A medida provisória anunciada por Dilma, a MP 579, convertida na Lei 12.783, em 2013, permitia que as empresas de energia antecipassem a renovação das concessões que venceriam nos próximos anos, sem ter que passar por licitação. Em troca, deveriam reduzir as tarifas.
Como o fim dos contratos foi antecipado, as empresas receberiam uma indenização pelos investimentos que já haviam feito no setor. É o pagamento dessa indenização que a Aneel acaba de autorizar, resolvendo uma pendência de mais de quatro anos.
'Lei incentivou consumo na seca'
Para Cleveland Prates, economista da FGV (Fundação Getúlio Vargas), a lei deu errado porque foi uma intervenção indevida no setor de energia. "O preço é um sinal. Se você acha que está barato, acaba consumindo mais. Estava começando uma crise hídrica, e a medida incentivou o consumo", diz.

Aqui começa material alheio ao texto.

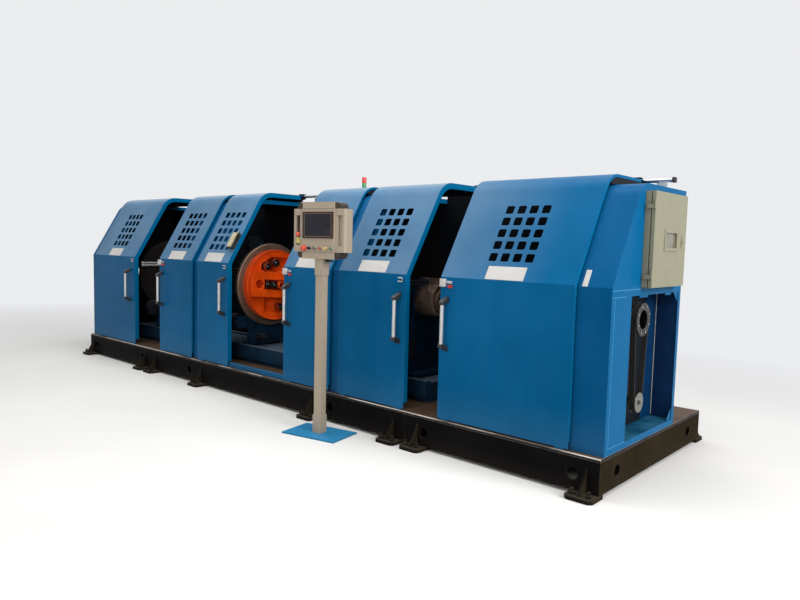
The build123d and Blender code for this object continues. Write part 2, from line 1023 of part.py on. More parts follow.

Com menos energia das hidrelétricas, o governo precisou acionar as usinas térmicas, que são mais caras. Como resultado, o custo da produção de energia subiu. O problema, segundo o economista, é que as empresas não puderam repassar esse aumento para o consumidor por causa do acordo feito em 2012.
Para cobrir essa diferença, o governo usou, a princípio, recursos de fundos do setor elétrico e do Tesouro Nacional. "Depois, passou a emprestar dinheiro do BNDES (Banco Nacional de Desenvolvimento Econômico e Social), com juros menores, para as empresas, que acabaram se endividando", afirma Prates.

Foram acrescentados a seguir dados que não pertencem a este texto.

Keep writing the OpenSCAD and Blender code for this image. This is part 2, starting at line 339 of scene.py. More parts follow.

A partir de 2015, quando a ex-presidente Dilma coloca Joaquim Levy no Ministério da Fazenda e adota uma política de redução dos gastos públicos, o governo decide parar de cobrir o rombo e autoriza aumentos na conta de luz. Começa a cobrar, inclusive, a bandeira vermelha, uma taxa extra adotada quando há seca.
Fracasso da política econômica
Guilherme Mello, economista da Unicamp (Universidade Estadual de Campinas), afirma que o fracasso não foi da política de redução de preços da energia, mas sim de uma estratégia econômica mais ampla adotada pelo governo Dilma para tentar diminuir os custos de produção.

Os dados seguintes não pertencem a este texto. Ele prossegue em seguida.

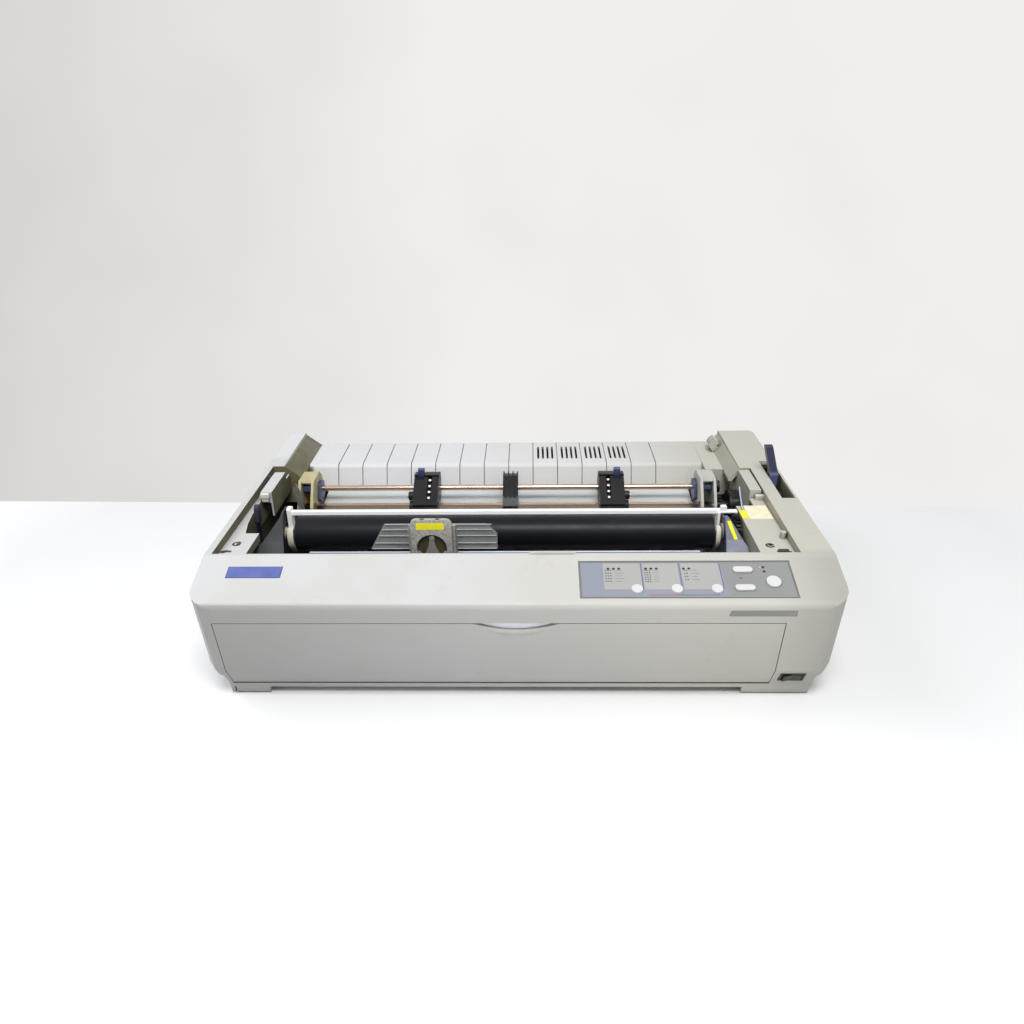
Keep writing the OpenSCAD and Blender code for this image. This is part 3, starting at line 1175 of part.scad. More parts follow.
// ---- Hand levers ----
module release_lever() color(blue) difference() {
    union() {
        intersection() {
            along_x(slot_x0 + 1 - lever_lean, slot_x0 + 1 + lever_w) polygon(rounded(
                [[lever_y - 4, lever_z - 6], [lever_y - 4, 150], [lever_y + 7, lever_top],
                 [lever_y + 16, lever_top], [lever_y + 9, 150], [lever_y + 6, lever_z - 6]],
                [3, 8, 4, 4, 8, 3]));
            // the handle above the case leans towards the middle
            along_y(lever_y - 60, lever_y + 60) translate([slot_x0 + 1, 0]) polygon([
                [0, lever_z - 20], [lever_w, lever_z - 20], [lever_w, rim_z(lever_y) + 6],
                [lever_w - lever_lean, lever_top + 1], [-lever_lean, lever_top + 1],
                [0, rim_z(lever_y) + 6]]);
        }
        rod_x(slot_x0 + 1, slot_x0 + 1 + lever_w, lever_y, lever_z, 15);
    }
    rod_x(slot_x0, slot_x0 + lever_w + 3, lever_y, lever_z, 6 + 2 * run);
}
module thickness_lever() color(blue) difference() {
    union() {
        translate([0, side_lever_y, side_lever_z]) {
            along_x(side_lever_x + 0.8, side_lever_x + 4.2) polygon([[-2.5, 0], [0.5, 43], [5.5, 43],
                [2.5, 0]]);
            along_x(side_lever_x, side_lever_x + 5) polygon(rounded(
                [[-1.5, 41], [3, 59], [6, 61], [12, 61], [9.5, 41]], [2, 6, 3, 3, 2]));
        }
        rod_x(side_lever_x, side_lever_x + 5, side_lever_y, side_lever_z, 12);
    }
    rod_x(side_lever_x - 1, side_lever_x + 6, side_lever_y, side_lever_z, 6 + 2 * run);
}

lower_case();
upper_case();
front_door();
rubber_feet();
control_panel();
indicator_lamps();
panel_board();
font_button();
pitch_button();
tear_button();
load_button();
feed_button();
pause_button();
power_switch();
power_rocker();
power_inlet();
interface_socket();
main_board();
power_supply();
base_plate();
side_frame_left();
side_frame_right();
motor_plate();
feed_motor();
motor_pinion();
platen();
platen_shaft();
platen_bushes();
platen_gear();
platen_knob();
idler_gear_front();
idler_gear_rear();
tractor_drive_shaft();
tractor_gear();
tractor_support_shaft();
support_shaft_wheel();
tractor_bracket_left();
tractor_bracket_right();
bracket_tab_left();
bracket_tab_right();
tractor_left();
tractor_flap_left();
tractor_lock_left();
tractor_right();
tractor_flap_right();
tractor_lock_right();
centre_support();
rear_paper_guide();
front_paper_guide();
bail();
carriage_shaft();
carriage();
print_head();
ribbon_mask();
timing_belt();
drive_pulley();
idler_pulley();
carriage_motor();
release_lever();
thickness_lever();
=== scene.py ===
import json
import math

import bmesh
import bpy
from mathutils import Matrix, Vector


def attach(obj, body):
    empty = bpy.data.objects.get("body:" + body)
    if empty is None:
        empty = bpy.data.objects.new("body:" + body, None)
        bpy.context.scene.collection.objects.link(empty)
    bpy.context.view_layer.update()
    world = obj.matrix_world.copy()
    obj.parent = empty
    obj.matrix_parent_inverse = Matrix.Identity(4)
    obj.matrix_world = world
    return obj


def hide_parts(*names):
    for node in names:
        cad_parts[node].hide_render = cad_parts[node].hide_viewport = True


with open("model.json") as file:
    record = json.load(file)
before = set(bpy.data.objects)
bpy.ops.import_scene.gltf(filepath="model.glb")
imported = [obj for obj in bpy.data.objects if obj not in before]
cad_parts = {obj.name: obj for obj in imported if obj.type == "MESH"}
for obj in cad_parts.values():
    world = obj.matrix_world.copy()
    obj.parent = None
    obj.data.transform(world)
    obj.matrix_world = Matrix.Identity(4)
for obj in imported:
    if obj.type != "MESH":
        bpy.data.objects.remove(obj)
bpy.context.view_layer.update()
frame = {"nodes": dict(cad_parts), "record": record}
NODES = frame["nodes"]
MATERIALS = {}
MM = 0.001
X, Y, Z = 0, 1, 2

# ---------------------------------------------------------------- sizes, in millimetres
BODY_W, BODY_D = 632.0, 401.0
SIDE_X, FRONT_Y = BODY_W / 2, -BODY_D / 2
# the front: a face that leans in towards its foot, a crease, and a slope up to the lip
CREASE_H, LIP_H, SLOPE_D = 124.0, 144.4, 62.7
LEAN = math.radians(8)
SLOPE = math.atan2(LIP_H - CREASE_H, SLOPE_D)
LEDGE_TOP = LIP_H - 8.4
# the button panel, sunk into the slope
PANEL_W, PANEL_END, PANEL_EDGE, PANEL_SINK = 207.0, 48.0, 8.5, 0.4
PANEL_X1 = SIDE_X - PANEL_END
PANEL_X0 = PANEL_X1 - PANEL_W
PANEL_Y0, PANEL_Y1 = FRONT_Y + PANEL_EDGE, FRONT_Y + SLOPE_D - PANEL_EDGE
PANEL_DEEP = (PANEL_Y1 - PANEL_Y0) / math.cos(SLOPE)
# the print head: its middle and width, the top of its solid, and its face towards the front
HEAD_X, HEAD_W, HEAD_TOP, HEAD_BACK = -89.5, 43.0, 158.5, -101.0
MASK_Y = -57.9
BAIL_L, BAIL_R = -262.2, 224.0
# the panel's three blocks of captions: a pale box, the rule at its right, dots and strokes
BLOCKS = ({"box": (24.0, 60.5), "rule": 60.7, "rows": 5, "dots": 26.5, "columns": 3,
           "strokes": 35.0, "length": 9.0},
          {"box": (62.5, 97.0), "rule": 98.1, "rows": 6, "dots": 64.5, "columns": 3,
           "strokes": 72.5, "length": 5.5},
          {"box": (100.0, 137.0), "rule": 137.4, "rows": 4, "dots": 103.0, "columns": 2,
           "strokes": 109.5, "length": 7.0})
# the first row below the panel's top edge, the room for all rows, and the widest step
FIRST_ROW, ROWS_DEEP, ROW_STEP = 12.4, 17.5, 4.0


# ---------------------------------------------------------------- camera
def place_camera():
    """The photograph's view: a pinhole fitted to the case's edges, in the row frame."""
    yaw, pitch, roll = -0.027919, 0.456083, -0.0165
    eye = (0.015841, -0.836755, 0.534822)
    forward = Vector((math.sin(yaw) * math.cos(pitch), math.cos(yaw) * math.cos(pitch),
                      -math.sin(pitch)))
    level = Vector((math.cos(yaw), -math.sin(yaw), 0))
    over = level.cross(forward)
    right = math.cos(roll) * level + math.sin(roll) * over
    up = math.cos(roll) * over - math.sin(roll) * level
    data = bpy.data.cameras.new("view")
    data.sensor_width = 36.0
    data.lens = 28.125
    data.clip_start = 0.01
    data.clip_end = 50.0
    camera = bpy.data.objects.new("view", data)
    bpy.context.scene.collection.objects.link(camera)
    rotation = Matrix((right, up, -forward)).transposed()
    camera.matrix_world = Matrix.Translation(eye) @ rotation.to_4x4()
    bpy.context.scene.camera = camera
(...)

"Historicamente, a rentabilidade do capital no Brasil é muito alta", diz. Isso quer dizer que é mais vantajoso para um investidor comprar títulos públicos, por exemplo, do que investir na produção de bens ou serviços, visto que a taxa de juros elevada vai garantir um retorno alto. O governo Dilma fez cortes na taxa básica de juros, a Selic, que chegou ao patamar de 7,25%, nível mais baixo já registrado --para referência, hoje a Selic está em 12,25%.
"Ao mesmo tempo, o governo tentou diminuir os custos de produção, e uma reclamação recorrente dos empresários era a de que a energia no Brasil era muito cara", diz o economista. Assim, fazendo com que dinheiro "parado", investido em títulos públicos, rendesse menos e os custos para produzir caíssem, a expectativa era estimular a economia.
A estratégia teria dado errado devido a "fatores de natureza política e institucional" que, segundo Mello, fizeram com que a taxa básica de juros passasse a subir. "Houve uma reação muito forte do mercado financeiro [a favor de maior rentabilidade], por exemplo, e o governo não foi capaz de vencer a queda de braço", diz.
No caso do setor elétrico, veio a seca, que encareceu a energia. Com o fracasso da estratégia econômica, ao não estimular a economia, o país mergulhou em recessão, a arrecadação federal despencou e o governo não foi capaz de continuar cobrindo o rombo das empresas de energia. A partir de então, o custo maior passou para a conta do consumidor.
Agora, além de ter que pagar a indenização de R$ 62,2 bilhões, o consumidor voltou a ser assombrado pelo fantasma da bandeira vermelha, que pode encarecer ainda mais as contas de luz neste ano.